Cosa diavolo è il brodo di gò?
Il ghiozzo, o gò, è un pesce di laguna, vive tra la laguna di Venezia e la sacca di Scardovari. Non può essere mangiato in nessun modo è stopposissimo e pieno di spine ed è pure parecchio brutto. Anticamente veniva usato come merce di scambio, come pagamento tra i pescatori al posto dei soldi. Però dalla cottura esce un brodo molto gelatinoso, che lega parecchio, e quindi nel territorio lagunare è diffuso il risotto con il brodo di gò. Il brodo tira il risotto senza usare il burro, ma non sarà presente a listino nei nostri menù. Lo cucineremo ogni giorno a prescindere dai commensali presenti, poi ad un certo punto suoneremo la campana, faremo uscire il risotto e chiunque potrà prenderne un assaggio. Che tu sia all’antipasto o a fine pasto, se esce il risotto al brodo di gò puoi assaggiarne un po’ ad un prezzo popolare.

Sperando che i commensali non siano già alla zuppa inglese, non so se l’abbinamento funzioni…
A proposito, un’altra cosa che riprendiamo dalle trattorie di una volta è il carrello dei dolci, come si fa ancora ormai solo alla Ca’ vecia di Fossanova. I dolci li scegli al tavolo e sono serviti dai camerieri. E poi lasciami dire che la selezione di vini e liquori solo tutti rigorosamente dell’Emilia-Romagna, naturali, selezionati e provati e approvati da noi.

FOTO DI GIACOMO BRINI

Anche la musica sembra ricordare le vecchie trattorie di una volta: mentre parliamo l’Equipe 84 canta Tutta mia la città, che sembra fare il verso al discorso di prima sugli imprenditori locali nel campo della ristorazione. “La playlist è scelta apposta in funzione di un pubblico di famiglie, non per forza giovane – ammette Matteo – però in bagno è completamente diversa e potrete trovare Cristina D’Avena!”. Nei bagni il mood da trattoria in effetti cambia un po’, si riempie di colore e dettagli dorati, anche se rimangono le piastrelline alle pareti che rimandano al mondo delle pescherie.
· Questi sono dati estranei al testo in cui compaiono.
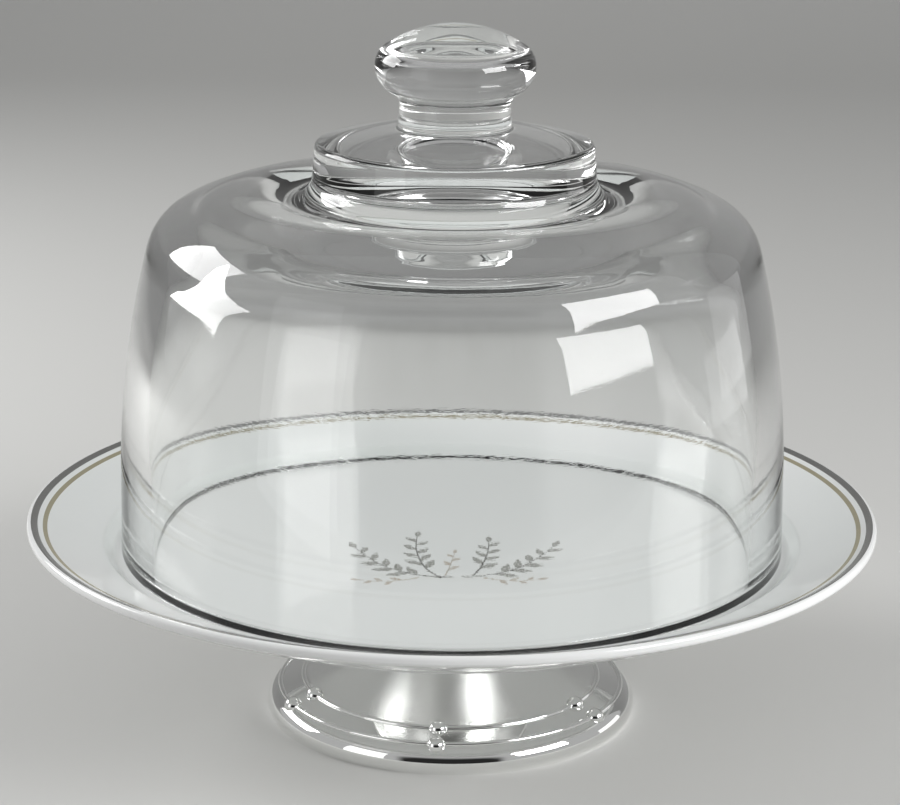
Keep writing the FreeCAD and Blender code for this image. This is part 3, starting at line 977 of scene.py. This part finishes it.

Ferrara sarà pronta a questa nuova avventura di pesce senza farsi un’ora di macchina per andare verso i lidi? “Noi siamo sicuri della nostra idea e al massimo sbagliamo assumendoci il rischio – sorride Matteo -. Quando abbiamo deciso di non fare gli spritz all’Apelle qualcuno ha storto il naso ma abbiamo inseguito la nostra idea di cocktail ed aperitivo. Questa trattoria è per un pubblico che apprezza quel tipo di atmosfera genuina, l’ambiente che si può creare, e il nostro modo di far stare bene le persone.”

FOTO DI GIACOMO BRINI

MORE INFO
Brododigò è in via Saraceno 19, a Ferrara.
Aperto a pranzo da venerdì a domenica, a cena da mercoledì a sabato.